Second, Professor Sager is surely correct when he asserts that a statute defining human life as beginning at conception would be ineffectual. Since the Roe Court thought it unnecessary to decide when life began in order to resolve the case before it, it logically follows that the result would have been the same had it determined that a fetus was alive.

The effect of a statute declaring a fetus to be a “person” within the meaning of the due process clause of the Fourteenth Amendment is more problematical, however. One of the many mysteries in the Roe opinion is why Justice Blackmun felt called upon to address this issue in the first instance. A long line of authority makes clear that the due process clause protects life, liberty, and property solely from infringements by the state. Plaintiffs in Roe were not defending state laws requiring abortions. Rather, they attacked the constitutionality of laws restricting the rights of private persons to end the “life” of a fetus. It is therefore hard to see what difference it would make if a fetus were protected from state infringements on its rights.

It would seem to follow as well that a congressional declaration that a fetus was a “person,” standing alone, would not validate state laws restricting abortions. Whatever meaning is attached to section five of the Fourteenth Amendment, it surely was not intended to expand the scope of state power. On the contrary, the language and legislative history of the amendment make clear that its major purpose was to expand federal power at the expense of the states. Thus, even if a fetus were a “person” for due process purposes, this fact would give the states no additional power to protect it from private action.

If Congress were to couple a declaration of the personhood of fetuses with a federal statute outlawing abortions, that might be a different matter. Professor Sager asserts that congressional power under section five is limited to the protection of “underenforced” constitutional rights. But surely a classic example of “underenforcement” is the judicially imposed requirement of state action before Fourteenth Amendment protection attaches. Indeed, one could view the statute upheld in Katzenbach vs.Morgan as “stretching” the concept of state action to encompass the disabilities suffered by Puerto Ricans unable to vote because of their illiteracy in English.

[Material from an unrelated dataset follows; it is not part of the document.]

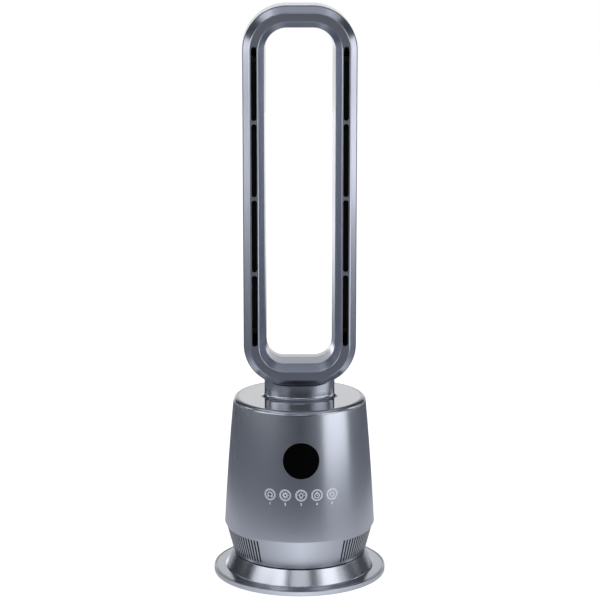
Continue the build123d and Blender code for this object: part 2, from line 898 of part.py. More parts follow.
with BuildPart() as neck_collar:
    with BuildSketch(Plane.XY.offset(cover_top)):
        add(oval(0))
    extrude(amount=neck_height * 2)
    with BuildSketch(Plane.XY.offset(cover_top)):
        add(oval(neck_flare))
    extrude(amount=neck_foot_thick)
    foot_level = cover_top + neck_foot_thick
    corner = neck_collar.edges().filter_by(
        lambda edge: abs(edge.center().Z - foot_level) < seam / 2
        and abs(edge.center().X) < neck_half_width + seam
        and abs(edge.center().Y) < neck_half_depth + seam
        and edge.length > neck_flare
    )
    fillet(corner, radius=neck_flare - seam)
    with BuildSketch(Plane.XY.offset(cover_top)):
        add(oval(-neck_wall))
    extrude(amount=stub_seat - neck_wall - cover_top, mode=Mode.SUBTRACT)
    with BuildSketch(Plane.XY.offset(cover_top)):
        add(oval(seat_gap - stub_inset))
    extrude(amount=neck_height * 2, mode=Mode.SUBTRACT)
    loop_room = loop_face(loop_half_width + loop_gap, -loop_gap)
    extrude(loop_room, amount=neck_half_depth * 2, both=True, mode=Mode.SUBTRACT)
finish(neck_collar, "neck_collar")

# The loop's section, drawn in plan across the right-hand side
bevel_outer = loop_half_width - edge_step
skirt_outer = loop_half_width - loop_wall - seat_gap
flat_outer = bevel_outer - outer_bevel_width
flat_inner = flat_outer - front_flat
opening = flat_inner - inner_bevel_width
bevel_back = loop_front + outer_bevel_depth
wall_front = loop_front + inner_bevel_depth
wall_back = wall_front + inner_wall_depth
lip_width = opening - inner_draft
lip_back = wall_back + seam + lip_depth
lip_edge = lip_width - lip_draft
loop_back = loop_front + loop_depth
path_width = (flat_outer + flat_inner) / 2


def loop_path():
    """The closed line that the loop's sections are swept along, up the right side first."""
    inset = loop_half_width - path_width
    low = loop_bottom + inset
    high = total_height - inset
    top_radius = top_corner - inset
    bottom_radius = bottom_corner - inset
    with BuildLine(Plane.XZ) as path:
        FilletPolyline(
            (path_width, loop_middle),
            (path_width, high),
            (-path_width, high),
            (-path_width, loop_middle),
            radius=top_radius,
        )
        FilletPolyline(
            (-path_width, loop_middle),
            (-path_width, low),
            (path_width, low),
            (path_width, loop_middle),
            radius=bottom_radius,
        )
    return path.wire()


# Front frame: outer bevel, flat with the slots, inner bevel and the inner wall
with BuildPart() as loop_front_frame:
    with BuildSketch(Plane.XY.offset(loop_middle)):
        with BuildLine():
            Polyline(
                (skirt_outer, bevel_back + skirt),
                (skirt_outer, bevel_back),
                (bevel_outer, bevel_back),
                (flat_outer, loop_front),
                (flat_inner, loop_front),
                (opening, wall_front),
                (lip_width, wall_back),
                (lip_width + loop_wall, wall_back),
                (opening + loop_wall, wall_front + loop_wall / 2),
                (flat_inner + loop_wall / 2, loop_front + loop_wall),
                (flat_outer - loop_wall / 2, loop_front + loop_wall),
                (skirt_outer - loop_wall, bevel_back + seam),
                (skirt_outer - loop_wall, bevel_back + skirt),
                close=True,
            )
        make_face()
    sweep(path=loop_path())
    slot_length = slot_step - slot_bridge
    first_slot = total_height - slot_top - slot_length / 2
    slot_middle = (flat_outer + flat_inner) / 2 - slot_offset
    slot_places = [
        (side * slot_middle, first_slot - slot_step * n) for side in (-1, 1) for n in range(slot_count)
    ]
    with BuildSketch(Plane.XZ.offset(-loop_front)):
        with Locations(*slot_places):
            SlotOverall(slot_length, slot_run, rotation=90)
    extrude(amount=-loop_wall * 2, mode=Mode.SUBTRACT)
finish(loop_front_frame, "loop_front_frame")

# The hollow inside the loop's outer wall, which trims the stub
stub_rise = neck_wall + loop_gap + bottom_corner
shell_core = extrude(
    loop_face(loop_half_width - loop_wall, loop_wall),
    amount=loop_depth,
    both=True,
    mode=Mode.PRIVATE,
)

# Rear shell: outer wall, rounded back and inner lip, with the oval stub that enters the neck
with BuildPart() as loop_rear_shell:
    with BuildSketch(Plane.XY.offset(loop_middle)):
        with BuildLine():
            Polyline(
                (loop_half_width - loop_wall, bevel_back + edge_step),
                (loop_half_width, bevel_back + edge_step),
                (loop_half_width, loop_back - rear_round),
            )
            RadiusArc(
                (loop_half_width, loop_back - rear_round),
                (loop_half_width - rear_round, loop_back),
                -rear_round,
            )
            Line((loop_half_width - rear_round, loop_back), (lip_edge + rear_round, loop_back))
            RadiusArc(
                (lip_edge + rear_round, loop_back),
                (lip_edge, loop_back - rear_round),
                -rear_round,
            )
            Polyline(
                (lip_edge, loop_back - rear_round),
                (lip_width, wall_back + seam),
                (lip_width + loop_wall, wall_back + seam),
                (lip_edge + loop_wall, loop_back - rear_round),
            )
            RadiusArc(
                (lip_edge + loop_wall, loop_back - rear_round),
                (lip_edge + rear_round, loop_back - loop_wall),
                rear_round - loop_wall,
            )
            Line(
                (lip_edge + rear_round, loop_back - loop_wall),
                (loop_half_width - rear_round, loop_back - loop_wall),
            )
            RadiusArc(
                (loop_half_width - rear_round, loop_back - loop_wall),
                (loop_half_width - loop_wall, loop_back - rear_round),
                rear_round - loop_wall,
            )
            Line(
                (loop_half_width - loop_wall, loop_back - rear_round),
                (loop_half_width - loop_wall, bevel_back + edge_step),
            )
        make_face()
    sweep(path=loop_path())
    with BuildSketch(Plane.XY.offset(stub_seat)):
        add(oval(-stub_inset))
    extrude(amount=stub_rise)
    add(shell_core, mode=Mode.SUBTRACT)
    with BuildSketch(Plane.XY.offset(stub_seat)):
        add(oval(-stub_inset - stub_wall))
    extrude(amount=stub_rise, mode=Mode.SUBTRACT)
finish(loop_rear_shell, "loop_rear_shell")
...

It will not do to suggest, as Professor Sager does, that section five authorizes statutes which expand rather than restrict the rights of individuals vis à vis the states. The expansion of the rights of some individuals always restricts the rights of other individuals. The statute validated in Morgan restricted the right of English-speaking citizens to have their votes undiluted by the votes of those who could not speak English. The statute pending before Congress expands the rights of fetuses—a discrete and insular minority if ever there was one—to have their “life” or potential life preserved.

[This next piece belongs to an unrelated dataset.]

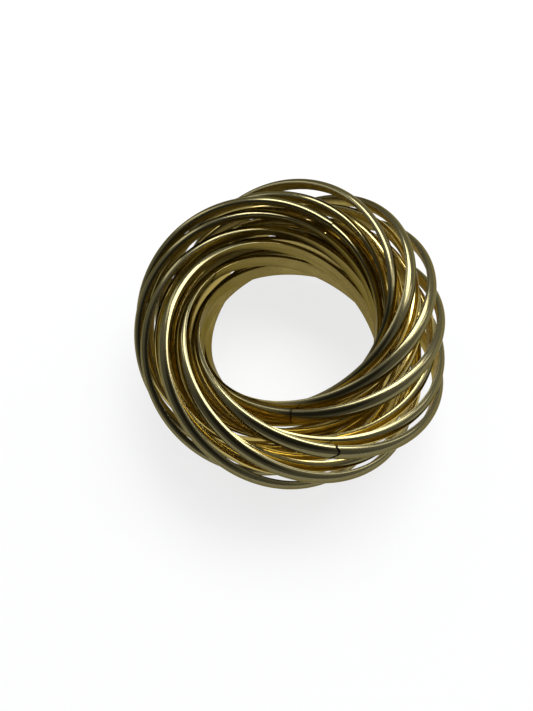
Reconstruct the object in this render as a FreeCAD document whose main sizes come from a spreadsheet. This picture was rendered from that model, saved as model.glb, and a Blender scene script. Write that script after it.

All this leads to the third and most significant problem with Professor Sager’s essay. The argument is premised on the assumption that it is possible to address congressional efforts to overrule Roe without addressing the merits of Roe itself. It is easy to see why Professor Sager wants to pursue this course. Arguments about the constitutionality of abortion statutes are complicated and controversial, and a fair-minded person must concede in the end that the issue is close and the proper resolution not free from doubt. But the arguments cannot be avoided.

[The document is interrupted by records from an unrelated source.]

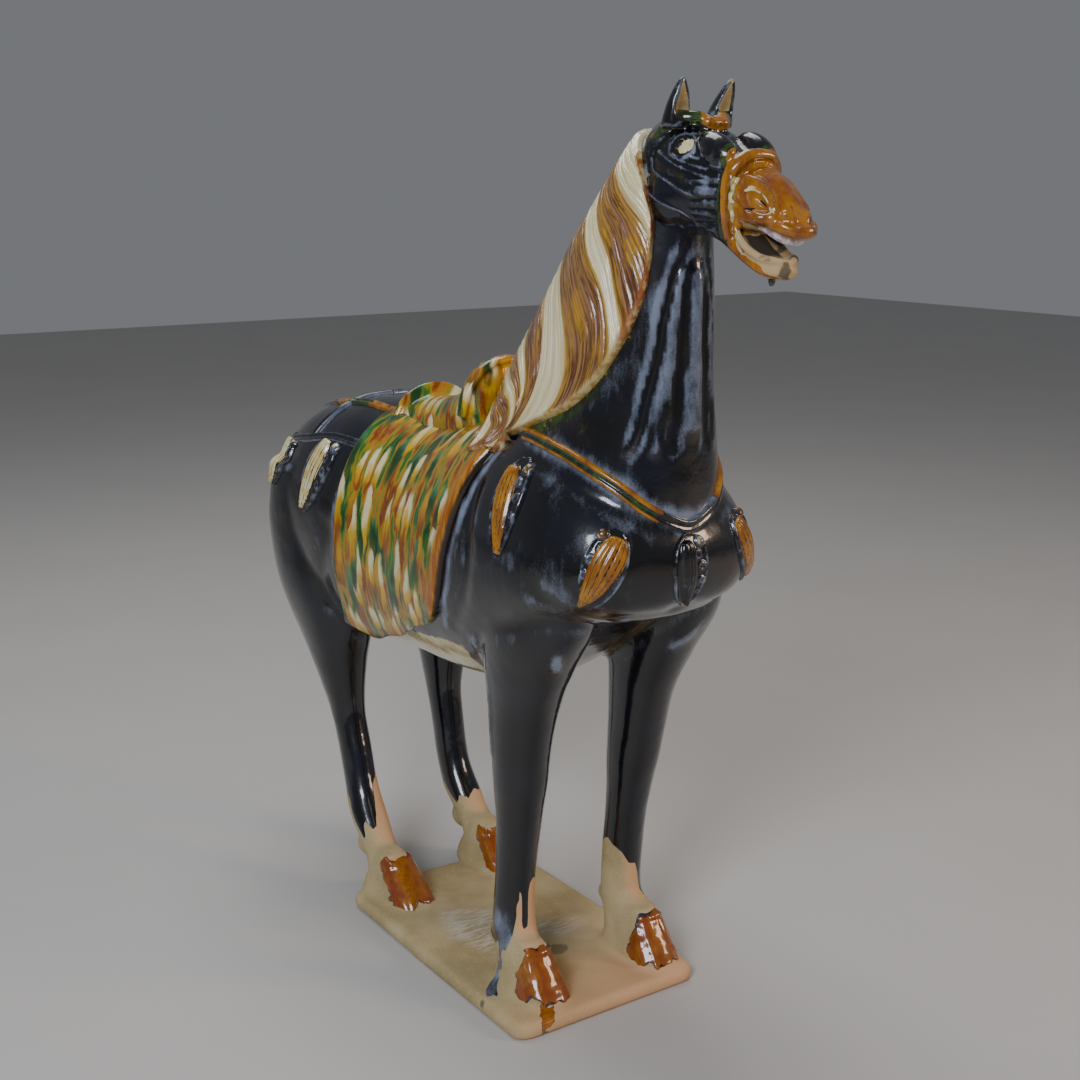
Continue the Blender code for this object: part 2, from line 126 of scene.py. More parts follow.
# Legs: rows, side, how far the top and the foot move outwards, the foot backwards, from their rows
LEGS = {"fore_right": (FORELEG, -1, -3, 0, 0), "fore_left": (FORELEG, 1, 16, 8, 0),
        "hind_right": (HINDLEG, -1, 0, 0, 0), "hind_left": (HINDLEG, 1, 12, -4, 12)}

# Head: along the face from the poll, top, bottom, half width
SKULL = (
    (-30, -14, -36, 10), (-16, 0, -54, 22), (0, 8, -66, 28), (20, 11, -68, 31), (42, 11, -60, 29),
    (62, 12, -50, 24), (78, 13, -42, 21), (92, 13, -30, 20), (106, 10, -22, 18),
    (118, 6, -17, 17), (128, 1, -14, 15), (136, -4, -11, 8),
)
LOWER_JAW = (
    (56, -30, -52, 16), (78, -28, -47, 17), (94, -30, -47, 16), (108, -33, -47, 15),
    (122, -33, -46, 14), (133, -30, -42, 10), (139, -31, -38, 5),
)
POLL = (222.0, 706.0)
FACE_SLOPE = math.radians(29)

# Mane: outward, forward, height, down the crest and down the lower edge of the hair
MANE_CREST = ((0, 186, 703), (0, 158, 686), (0, 121, 654), (0, 78, 606), (0, 44, 562),
              (0, 10, 520), (-6, -20, 494), (-40, -8, 482))
MANE_EDGE = ((-30, 204, 688), (-36, 216, 660), (-40, 225, 630), (-44, 216, 580), (-56, 186, 531),
             (-67, 148, 503), (-74, 106, 487), (-78, 60, 474))


# Shapes worked out on arrays


def stacked(*parts):
    """Rows from their parts, each repeated where it is the same across or down."""
    return np.stack(np.broadcast_arrays(*parts), -1)


def place(rows):
    """Drawing rows (outward, forward, height) to metres in the frame."""
    rows = np.asarray(rows, float)
    return stacked(MIDDLE + rows[..., 0] * UNIT, -rows[..., 1] * UNIT, SLAB_THICKNESS + rows[..., 2] * UNIT)


def drawn(points):
    """Metres back to drawing rows."""
    return stacked((points[..., 0] - MIDDLE) / UNIT, -points[..., 1] / UNIT,
                   (points[..., 2] - SLAB_THICKNESS) / UNIT)


def on_face(along, up, outward):
    """The head's own rows: along the sloping face from the poll, up from its line, outward."""
    c, s = math.cos(FACE_SLOPE), math.sin(FACE_SLOPE)
    return place(stacked(outward, POLL[0] + along * c + up * s, POLL[1] - along * s + up * c))


def face_rows(points):
    """Metres to the head's rows: along, up and outward."""
    rows = drawn(points)
    forward, height = rows[..., 1] - POLL[0], rows[..., 2] - POLL[1]
    c, s = math.cos(FACE_SLOPE), math.sin(FACE_SLOPE)
    return forward * c - height * s, forward * s + height * c, rows[..., 0]


def curve(rows, t):
    """Rows read at shares t of their table, on the cubic through each four neighbours."""
    table = np.asarray(rows, float)
    padded = np.vstack((2 * table[0] - table[1], table, 2 * table[-1] - table[-2]))
    at = np.clip(np.asarray(t, float), 0, 1) * (len(table) - 1)
    start = np.minimum(at.astype(int), len(table) - 2)
    f = (at - start)[..., None]
    a, b, c, d = (padded[start + k] for k in range(4))
    return b + 0.5 * f * (c - a + f * (2 * a - 5 * b + 4 * c - d + f * (3 * (b - c) + d - a)))


def columns(rows, count, start=0.0):
    """A table's columns, read at so many places from a share of it to its end."""
    return curve(rows, np.linspace(start, 1, count)).T[:, :, None]


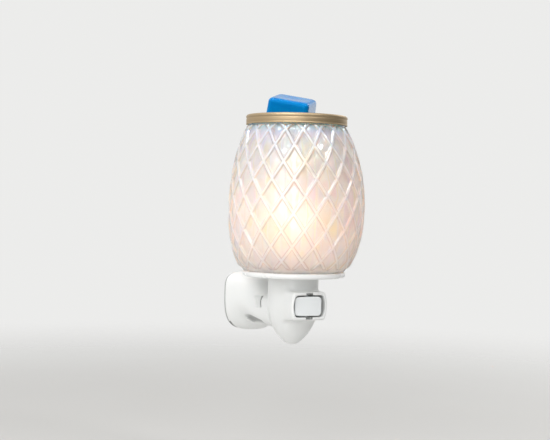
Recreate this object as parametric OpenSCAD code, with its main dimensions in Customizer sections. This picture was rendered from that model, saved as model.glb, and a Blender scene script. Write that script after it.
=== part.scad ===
// Plug-in wax melt warmer with a lit glass shade.
// Millimetres. +Z is up, the wall lies at y = 0 and the warmer stands out along -Y.
// The origin is the centre of the plug's back face.

/* [Base] */
// Distance from the wall to the upright axis of lamp and shade
axis_out = 55.5; // [54:0.5:58]
// Outer radius of the upright base body
body_r = 14.4; // [14.4:0.1:15]
// Wall thickness of the moulded shells
wall = 1.8; // [1.6:0.1:2]
// Height of the lowest tip of the base body
body_tip = -20.8; // [-23:0.2:-20]

/* [Shade seat] */
// Radius of the round plate under the shade
seat_r = 29.5; // [28:0.5:32]
// Thickness of the round plate under the shade
seat_t = 3.2; // [2.8:0.2:3.6]

/* [Glass shade] */
// Largest outer radius of the shade
glass_r = 38.7; // [36:0.1:40]
// Height of the shade from its foot to its lip
glass_h = 85.3; // [84.9:0.2:86.5]
// Wall thickness of the shade
glass_t = 2.6; // [2.2:0.1:3]

/* [Dish] */
// Outer radius of the dish's rolled rim
rim_r = 28.9; // [28.7:0.1:30]
// Depth of the wax bowl
bowl_d = 12.4; // [11:0.2:13]
// Sheet thickness of the spun dish
sheet_t = 0.8; // [0.6:0.1:1]

/* [Wax cube] */
// Side of the cube at its foot
cube_foot = 25; // [20:0.5:25.5]
// Side of the cube at its top
cube_head = 21.5; // [18:0.5:23]
// Height of the cube
cube_h = 21; // [18:0.5:26]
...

Suppose that a future Court were to declare that women were not “persons” within the meaning of the Fourteenth Amendment and that legislation were introduced in Congress designed to undo this decision. Is it likely that Professor Sager could write an essay arguing that those voting for the bill had violated their “oath of office—not to mention [their] sense of self-respect”? Is it not more likely that he would emphasize Congress’s historic duty to interpret constitutional provisions for itself and the important role which its power to regulate the Court’s jurisdiction plays in checking judicial tyranny?

There is, of course, a vital distinction between that issue and this one. A holding that women were not “persons” would be a constitutional and moral monstrosity. Roe, in contrast, is certainly defensible and probably right. But unless its defenders are prepared to argue that it is right—right as constitutional law, right as social policy, and right as moral philosophy—it will not survive, and it will not deserve to survive.

Louis Seidman

Georgetown University Law Center

Washington, DC

Lawrence Sager replies:

I have no quarrel with Professor Seidman’s quibbles. Viability is the point at which the state can restrict the right of a woman to abort her pregnancy in the service of the potential for human life. But the Court in Roe v. Wade noted that the point of viability ranged in individual cases from the twenty-fourth to the twenty-eighth week of pregnancy, and, of course, the potential for postnatal life can be protected only by preserving the fetal organism. Hence my statement that “[o]nly in the third trimester of pregnancy can the woman’s right to abort her pregnancy be overridden by the state in the name of preserving fetal life.”

But while I doubt that my rough statement of the decision in Roe v. Wade placed the reader at any disadvantage, Professor Seidman’s slight of my analysis of Katzenbach v. Morgan does lead him astray. His argument in his second point is with the proposition that Congress can expand but cannot restrict “the rights of individuals.” This he takes to be refuted by the observations that English-speaking citizens had their votes diluted by the legislation which was upheld in the Katzenbach decision and that fetuses surely stand to gain if Congress succeeds in curtailing the abortion right recognized in Roe v. Wade. But this argument tacitly equates the “rights of individuals” with the avoidance of any harm to, or the conferral of any benefit on, any individual or entity. So understood, Professor Seidman’s characterization of my argument badly misses the mark. My point is that where the Court has not made a firm analytical judgment as to the validity or nonvalidity of a particular claim of constitutional right, but has merely deferred to state legislative judgments on institutional grounds, Congress ought to be free to complete the constitutional map left unifinished by the Court; but where the Court has clearly recognized a claim of constitutional right, Congress cannot override such a judicially established right. If the Court had recognized a right of English-speaking voters to protect the vigor of their ballot, or a right of fetuses to governmental protection, then Professor Seidman would have an argument…but then Katzenbach v. Morgan and Roe v. Wade would have been decided differently.

Finally, Professor Seidman suggests that I would sing a different tune if the Court were to give birth to a “moral monstrosity,” and that the human life bill is only wrong if Roe v. Wade is right. It is true that Professor Seidman can paint a picture of a Supreme Court which did so badly so often that we would all be forced to reconsider the institutional arrangements which have made the Court the final arbiter of our constitutional affairs. But it hardly follows from such an observation that any time we think that the Court is wrong, even clearly wrong, we should be prepared to scuttle the most basic premises of our constitutional governance. My claim is for fidelity to settled and esteemed institutions; it seems to me clear that the sponsors of the human life bill are willing to pay an indefensibly high institutional price to undo Roe v. Wade, whether or not that case was correctly decided.